A discursive analysis of reading representations in students’ speeches from Adult Education at UFSCar
Abstract
This paper presents an analysis of reading representations shared among students from EJA (Educação de Jovens e Adultos, also known as Adult Education) at UFSCar (Federal University of São Carlos), having as base data obtained in a questionnaire about what they read and how they read it. The objective of analyzing that data was to infer from their answers information about their reading practices and their discursive representations on what is reading, what it is to be a reader, what is the importance of books, etc. The analysis describes some of the discursive representations that guide those answers, in a way that it is possible to understand which discourses about reading constitute those students’ imaginary about the practice of reading. In order to do that, the first stage of this work consisted on the formulation and application of the questionnaire to obtain relevant data according to our objectives. Next, we have evaluated the answers, having as foundation some principles of French Discourse Analysis and Cultural History of Reading, to understand which discourses constitute the imaginary about reading among those students and which reading practices they declare to perform, in the light of this imaginary.
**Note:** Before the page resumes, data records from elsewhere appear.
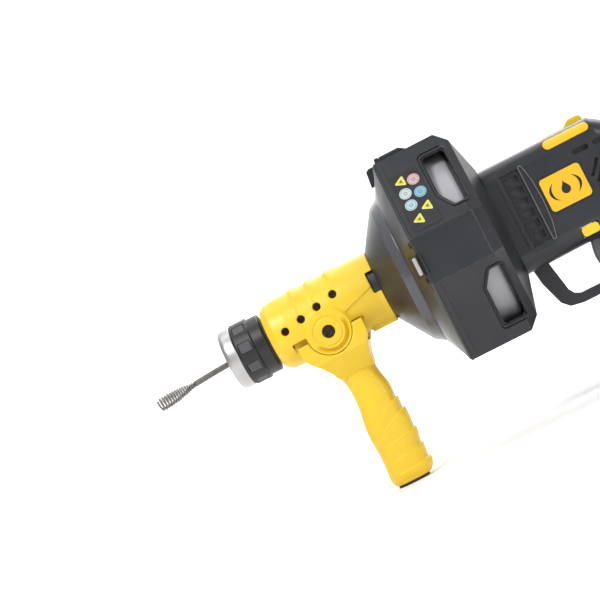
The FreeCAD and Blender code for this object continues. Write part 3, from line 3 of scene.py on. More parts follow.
import bmesh
import bpy
from mathutils import Matrix, Vector
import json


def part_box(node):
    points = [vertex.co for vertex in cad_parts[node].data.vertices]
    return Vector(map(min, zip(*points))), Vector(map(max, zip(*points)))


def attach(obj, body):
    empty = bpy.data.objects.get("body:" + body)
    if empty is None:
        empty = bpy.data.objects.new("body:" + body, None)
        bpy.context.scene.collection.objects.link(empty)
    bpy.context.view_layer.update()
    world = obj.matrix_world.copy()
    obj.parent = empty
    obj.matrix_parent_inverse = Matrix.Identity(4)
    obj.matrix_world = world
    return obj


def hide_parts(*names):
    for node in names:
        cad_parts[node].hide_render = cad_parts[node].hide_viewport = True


# Hand-held cordless drain snake.  The CAD frame is in metres; the nose points towards -X, +Z is up, the
# tool's left side faces -Y and its long axis runs along X at the height AXIS.
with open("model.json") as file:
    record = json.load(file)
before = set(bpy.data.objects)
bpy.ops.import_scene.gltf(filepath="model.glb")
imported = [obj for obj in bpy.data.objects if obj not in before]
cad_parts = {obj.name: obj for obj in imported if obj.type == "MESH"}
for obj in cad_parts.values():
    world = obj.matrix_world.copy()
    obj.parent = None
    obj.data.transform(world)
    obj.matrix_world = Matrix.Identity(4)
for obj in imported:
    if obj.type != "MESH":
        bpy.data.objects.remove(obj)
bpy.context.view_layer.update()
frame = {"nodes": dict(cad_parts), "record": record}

AXIS = 0.19
PIVOT_X, PIVOT_Z = -0.1395, 0.172
MM = 0.001
AXIS_MM = AXIS / MM
BARREL_REAR = -74.5


# ---- meshes ----


def new_object(name, mesh):
    piece = bpy.data.objects.new(name, mesh)
    bpy.context.scene.collection.objects.link(piece)
    return piece


def mesh_from(name, vertices, faces):
    mesh = bpy.data.meshes.new(name)
    mesh.from_pydata([tuple(v) for v in vertices], [], faces)
    mesh.update()
    return mesh


def shade_smooth(mesh):
    mesh.polygons.foreach_set("use_smooth", [True] * len(mesh.polygons))
    mesh.update()


def evaluated_mesh(piece):
    """The mesh of a piece with its modifiers applied."""
    graph = bpy.context.evaluated_depsgraph_get()
    return bpy.data.meshes.new_from_object(piece.evaluated_get(graph))


def smoothstep(low, high, value):
    t = min(1.0, max(0.0, (value - low) / (high - low)))
    return t * t * (3 - 2 * t)


def moulded_copy(name, node, voxel, rounds, shape, keep):
    """Own mesh of a CAD node with soft moulded edges, reshaped point by point, then thinned."""
    mesh = bpy.data.meshes.new(name)
    welded = bmesh.new()
    welded.from_mesh(frame["nodes"][node].data)
    bmesh.ops.remove_doubles(welded, verts=welded.verts, dist=1e-6)
    welded.to_mesh(mesh)
    welded.free()
    piece = new_object(name, mesh)
    remesh = piece.modifiers.new("remesh", "REMESH")
    remesh.mode = "VOXEL"
    remesh.voxel_size = voxel
    piece.data = evaluated_mesh(piece)
    piece.modifiers.clear()
    smooth = piece.modifiers.new("smooth", "SMOOTH")
    smooth.factor = 0.5
    smooth.iterations = rounds
    piece.data = evaluated_mesh(piece)
    piece.modifiers.clear()
    mesh = piece.data
    moves = [shape(v.co, v.normal) for v in mesh.vertices]
    for vertex, move in zip(mesh.vertices, moves):
        vertex.co += move
    mesh.update()
    thin = piece.modifiers.new("thin", "DECIMATE")
    thin.ratio = keep
    piece.data = evaluated_mesh(piece)
    piece.modifiers.clear()
    shade_smooth(piece.data)
    return piece


SHARP_ANGLE = 32


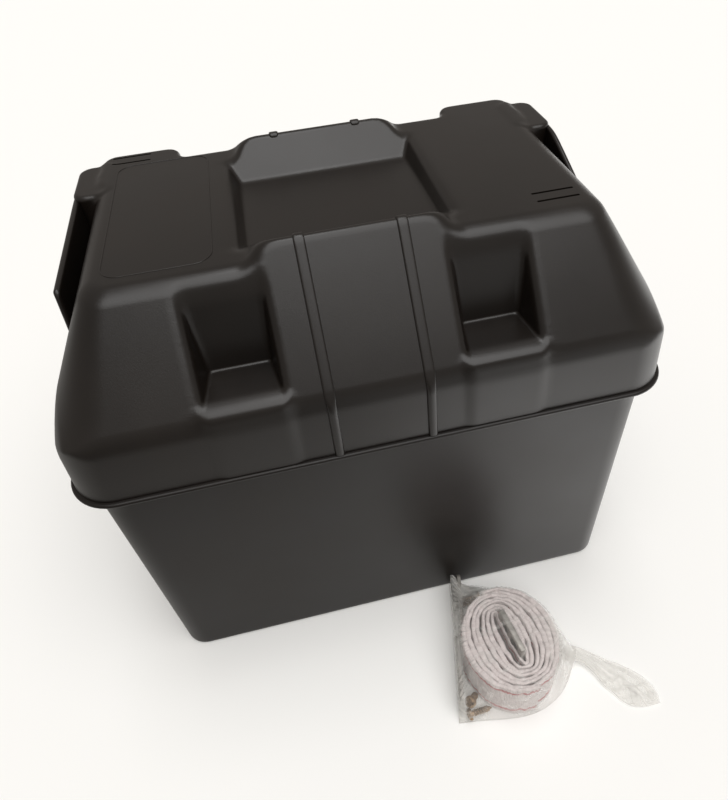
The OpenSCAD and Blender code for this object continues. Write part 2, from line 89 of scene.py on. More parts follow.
# Mesh helpers.
def makePiece(name, points, faces, body, slot, material, uv=None, gather=None, closed=True,
              crisp=None):
    # points in mm, faces a list of index arrays, uv and gather one value per vertex. An
    # open skin keeps its faces as they are, and edges that turn more than crisp degrees
    # stay sharp
    mesh = bpy.data.meshes.new(name)
    faces = [np.asarray(f, np.int32) for f in faces if len(f)]
    loops = np.concatenate([f.ravel() for f in faces])
    totals = np.concatenate([np.full(len(f), f.shape[1], np.int32) for f in faces])
    starts = np.concatenate([[0], np.cumsum(totals)[:-1]]).astype(np.int32)
    mesh.vertices.add(len(points))
    mesh.vertices.foreach_set("co", (np.asarray(points, np.float32) * mm).ravel())
    mesh.loops.add(len(loops))
    mesh.loops.foreach_set("vertex_index", loops)
    mesh.polygons.add(len(totals))
    mesh.polygons.foreach_set("loop_start", starts)
    mesh.polygons.foreach_set("use_smooth", np.full(len(totals), True))
    mesh.update(calc_edges=True)
    if uv is not None:
        layer = mesh.uv_layers.new(name="UVMap")
        layer.data.foreach_set("uv", np.asarray(uv, np.float32)[loops].ravel())
    mesh.validate()
    mesh.materials.append(material)
    if gather is not None:
        layer = mesh.attributes.new("gather", "FLOAT", "POINT")
        layer.data.foreach_set("value", gather.astype(np.float32))
    obj = addObject(name, mesh)
    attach(obj, body)
    if closed:
        facesOut(obj)
    if crisp:
        sharpen(obj, crisp)
    return obj


def gridFaces(nu, nv, closeU=False, closeV=False, first=0):
    # quads of a grid whose point (i, j) has the number first + i * nv + j
    i = np.arange(nu if closeU else nu - 1)
    j = np.arange(nv if closeV else nv - 1)
    i, j = [a.ravel() for a in np.meshgrid(i, j, indexing="ij")]
    i2, j2 = (i + 1) % nu, (j + 1) % nv
    return first + np.column_stack([i * nv + j, i2 * nv + j, i2 * nv + j2, i * nv + j2])


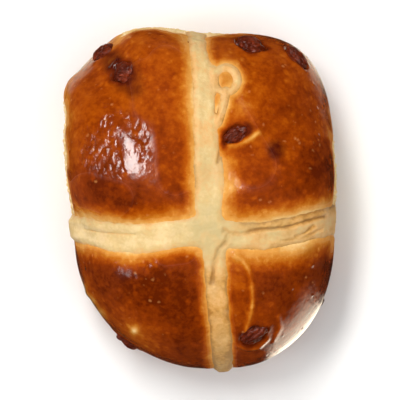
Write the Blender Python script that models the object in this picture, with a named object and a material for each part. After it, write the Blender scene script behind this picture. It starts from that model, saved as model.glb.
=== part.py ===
"""Hot cross bun: a fruit bun with a piped paste cross, and raisins sunk in its crust.

Metres, +Z up. The origin is on the flat base, under the middle of the bun. +X is right and +Y is back. The
bun was pressed against other buns on its left, right and back sides, while its front rose freely. Directions
from the heart of the bun are given in degrees: an azimuth from +X towards +Y, and an elevation above the
level where the bun is widest.
"""

import math
from typing import NamedTuple

import bmesh
import bpy
from mathutils import Matrix, Vector
from mathutils.bvhtree import BVHTree

# Driving dimensions of the dough
BUN_WIDTH = 0.0720
BUN_LENGTH = 0.0920
DOME_TOP = 0.0466
WIDEST_LEVEL = 0.0165
BASE_CUT = 0.97
HEART_X, HEART_Y = 0.0002, -0.0005
SKIN_SECTORS, SKIN_BANDS = 64, 30

# Squareness of the outline seen from above, where 2 is an ellipse
FRONT_SQUARENESS = 2.1
BACK_LEFT_SQUARENESS = 3.6
BACK_RIGHT_SQUARENESS = 3.4
OUTLINE_LEAN = 0.03
OUTLINE_WAVES = ((1, 0.011, 10.0), (4, 0.012, 170.0), (7, 0.005, 40.0))

# Flats and bulges of the outline: the middle of each and half its spread in degrees, and its depth
OUTLINE_FLATS = ((125.0, 14.0, 0.036), (141.0, 9.0, -0.030), (262.0, 32.0, 0.028))

# Sides that were pressed flat: the middle of each and half its spread, in degrees of azimuth
PRESSED_SIDES = ((6.0, 38.0), (97.0, 28.0), (166.0, 36.0))

# Squareness of the upright profile, on a free side and on a pressed one
DOME_SQUARENESS = (2.30, 3.60)
FOOT_SQUARENESS = (3.4, 5.0)

# The paste keeps the dough under it from rising, so that the cross lies in a valley
VALLEY_DEPTH = 0.0020
VALLEY_SPREAD = 0.0065
VALLEY_LOW, VALLEY_HIGH = 0.016, 0.036
VALLEY_AT_FOOT = 0.30

# Piped paste
PASTE_CROWN = 0.0007
PASTE_DEPTH = 0.0013
PASTE_END_RADIUS = 0.0022
PASTE_END_SHARE = 0.70
PASTE_STATIONS = 40
SETTLE_STEPS = 6

# A curl of paste where the nozzle wandered beside the long arm: a ring, and a tail that runs back to the arm
STRAND_HALF_WIDTH = 0.0010
STRAND_HALF_HEIGHT = 0.0009
STRAND_SIDES = 8
CURL_X, CURL_Y = 0.0071, 0.0314
CURL_REACH_X, CURL_REACH_Y = 0.0029, 0.0035
CURL_STEPS = 16
TAIL_PLACES = ((0.0050, 0.0292), (0.0053, 0.0265), (0.0051, 0.0235), (0.0043, 0.0200))

# Gap left between pieces that touch, and how far a cutter reaches out of the skin
GAP = 0.0003
CUT_ABOVE = 0.004

# Step in degrees for reading the slope of the skin
SLOPE_STEP = 0.5


class PasteArm(NamedTuple):
    """One piped line: the axis it runs along, the tilts of its ends, and its bends."""

    runs_back: bool
    start_tilt: float
    end_tilt: float
    bends: tuple  # (place along the bun, centre across it, width)


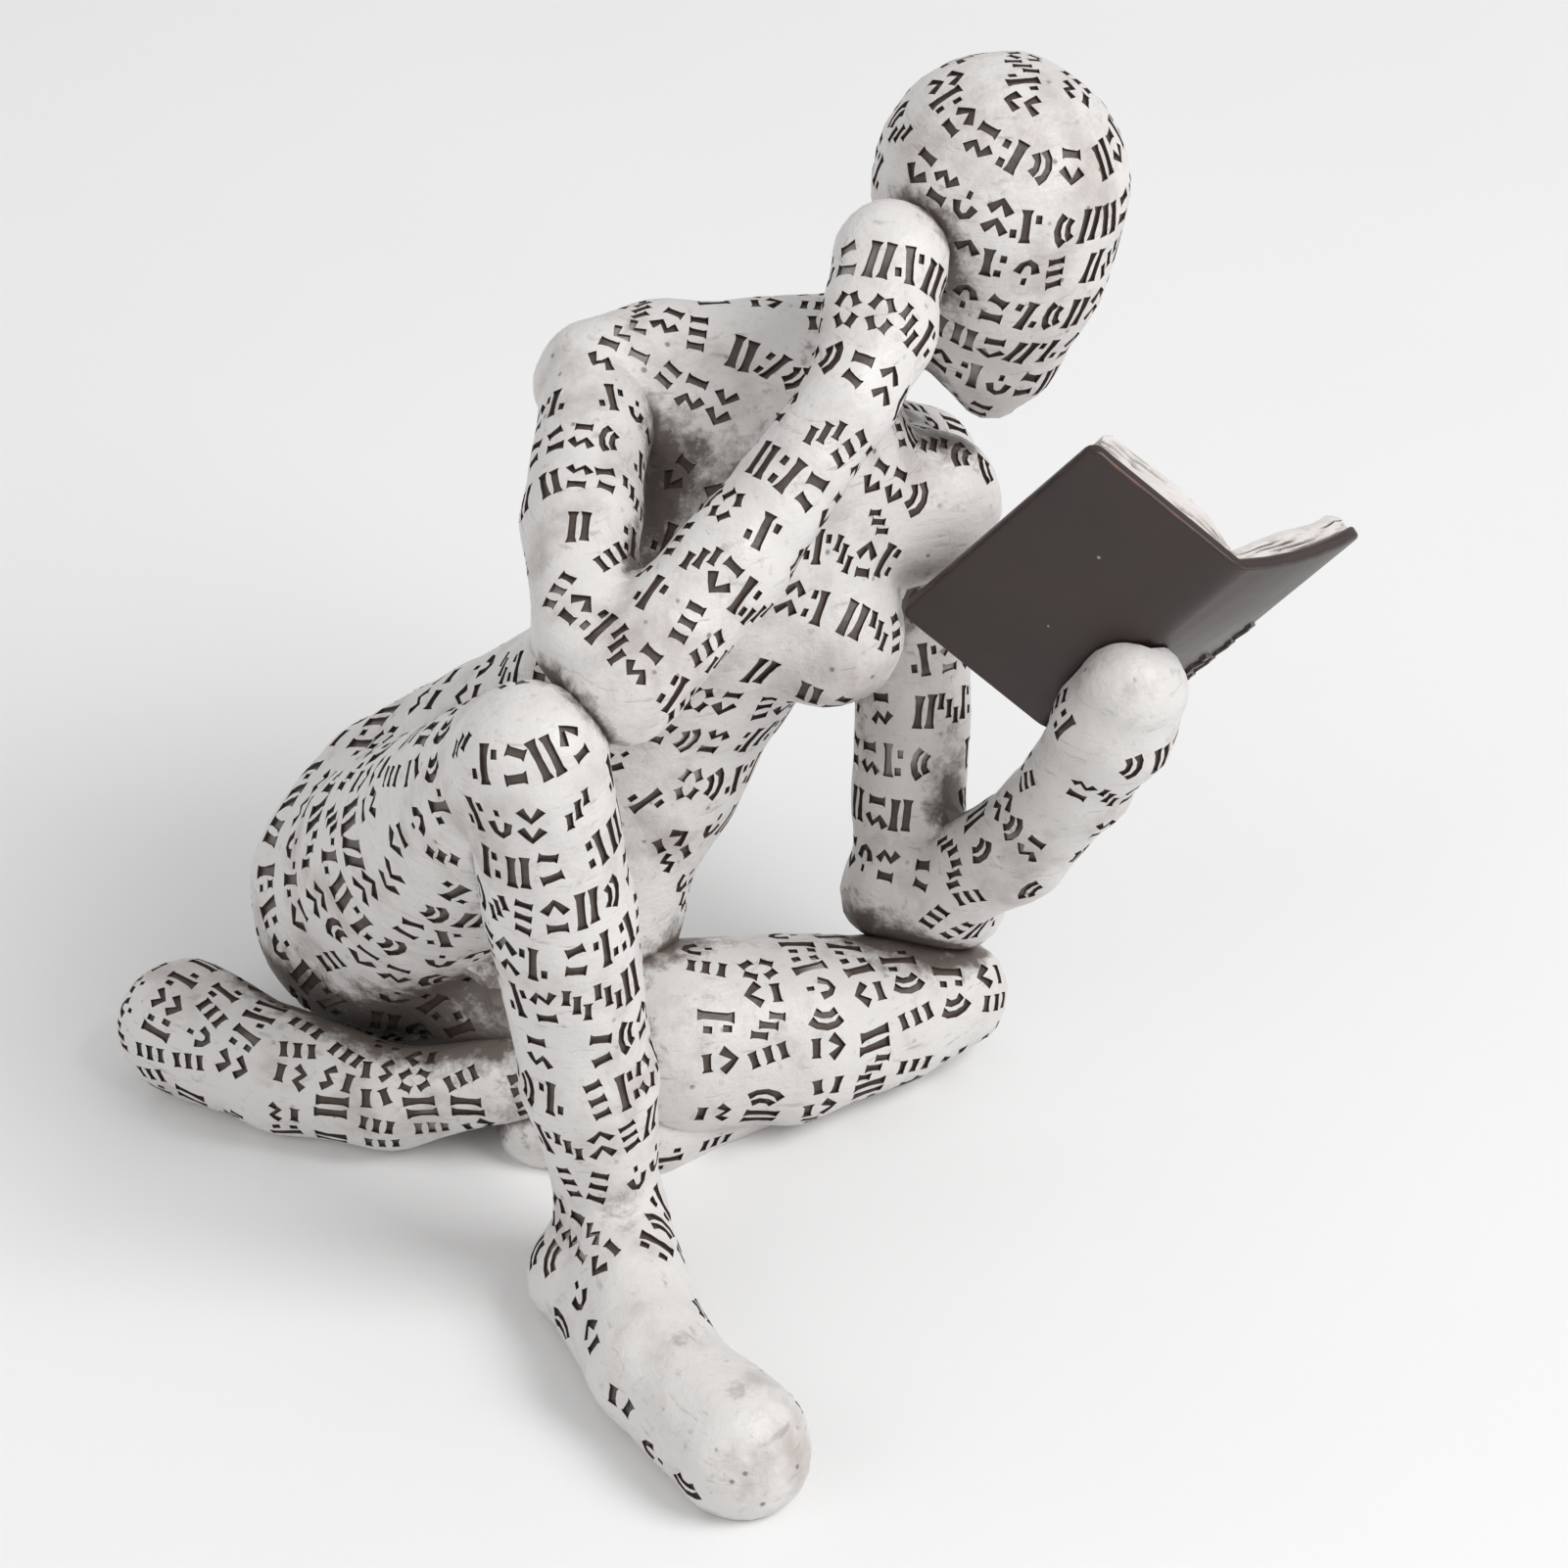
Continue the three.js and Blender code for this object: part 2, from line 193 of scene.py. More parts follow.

The results show that, although the students from EJA-UFSCar claim to not read books that are formally and institutionally considered part of a cultural canon nor declare to perform more traditional and prestigious reading practices, they share quite positive representations of what reading means and declare themselves as actual readers, even if this role does not coincide with the model of a good reader they described in the questionnaire. The variance between the self-claimed practices of this community and those that are imagined by them must be focus of their teachers’ attention, as a means to fill in the gap between idealized reading practices that are not consistent with their daily practices, and their actual social conditions of reading.
Keywords: reading practices, discursive representations of the reader, Discourse Analysis, Cultural History, Adult Education.